Maria, there are a few questions I think you must consider when considering this problem. Do fundamental or technical strategies provide meaningful information? Are the signals they produce actionable? In my experience, and many quantitative traders will probably say similar things, technical analysis is unlikely to provide anything meaningful. Of course you may find phenomena when looking back on data and a particular indicator, but this is often after the fact. One cannot action-ably trade these observations. On the other hand, it does seem that fundamentals can play a crucial role in the overall (typically long run) dynamics of stock movement. Here are two examples,

Technical: suppose we follow stock X and buy every time the price crosses above the 30 day moving average. There is one obvious issue with this strategy - why does this signal have significance? If the method is designed arbitrarily then the answer is that it does not have significance. Moreover, much of the research supports that stocks move close to a geometric brownian motion with jumps. This supports the implication that the system is meaningless - if the probability of up or down is always close to 50/50 then why would an average based on the price be predictive?

Fundamental: Suppose we buy stocks with the best P/E ratios (defined by some cutoff). This makes sense from a logical perspective and may have some long run merit. However, there is always a chance that an internal blowup or some macro event creates a large loss.

A blended approach: for sake of balance perhaps we consider fundamentals as a good long-term indication of growth (what quants might call drift). We then restrict ourselves to equities in a particular index - say the S&P500. We compare the growth of these stocks vs. their P/E ratios and possibly do some regression. A natural strategy would be to sell those which have exceeded the expected return given the P/E ratio and buy those which have underperformed. Since all equities we are considering are in the same index, they are most likely somewhat correlated (especially when traded in baskets). If we sell 10 equities that are deemed "too high" and buy 10 which are "too low" we will be taking a neutral position and betting on convergence of the spread to the market average growth. We have this constructed a hedged position using a fundamental metric (and some helpful statistics). This method can be categorized as a type of index arbitrage and is done (roughly) in a similar fashion.

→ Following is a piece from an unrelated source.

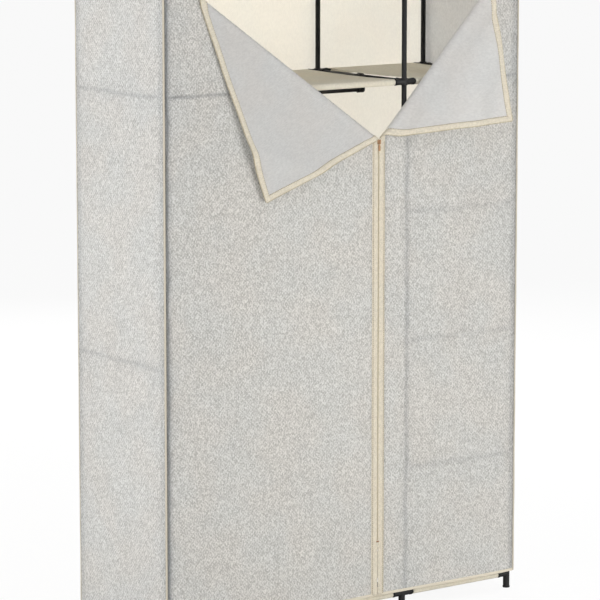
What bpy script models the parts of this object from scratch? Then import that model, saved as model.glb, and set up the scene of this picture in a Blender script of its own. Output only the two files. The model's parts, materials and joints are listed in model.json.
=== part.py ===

If you dig through some data (yahoo finance is great) over the past 5 years on just the S&P500 I'm sure you'll find plenty of signals (and perhaps profitable if you calibrate with specific numbers).

Sorry for the long and rambling style but I wanted to hit a few key points and show a clever methods of using fundamentals.


First, fundamental analysis and technical analysis should be complements of one another; they both help you gauge the health of a company. Second, it is easier to look at fundamental analysis as a way of rating companies health with an A through F; by that I mean you can know if the management is doing great (an A, for example) versus their liquidity (a D, again for example) or poorly. If they score A's or B's across the board, you may want to invest in the company long-term (ala Warren Buffet & Berkshire Hathaway) or short-term (ala Jim Cramer & Mad Money) That is where technical analysis can be of benefit. I currently use EMA's (16, 32, 64, 128, 256) to better gauge when to get in and get out of short orders. As soon as the 16 crosses below the 32 (think 13 & 20) you start watching the stock. As soon as the 16 crosses below the 64 (think 13 & 50) you start considering selling. The reverse is also true. As soon as the 16 crosses above the 64, you start watching the stock. As soon as the 16 crosses above the 32, you start considering buying. Now, that being said, while I enjoy looking at Bollinger Bands, they tend to give false indicators; you sell to late or buy too soon.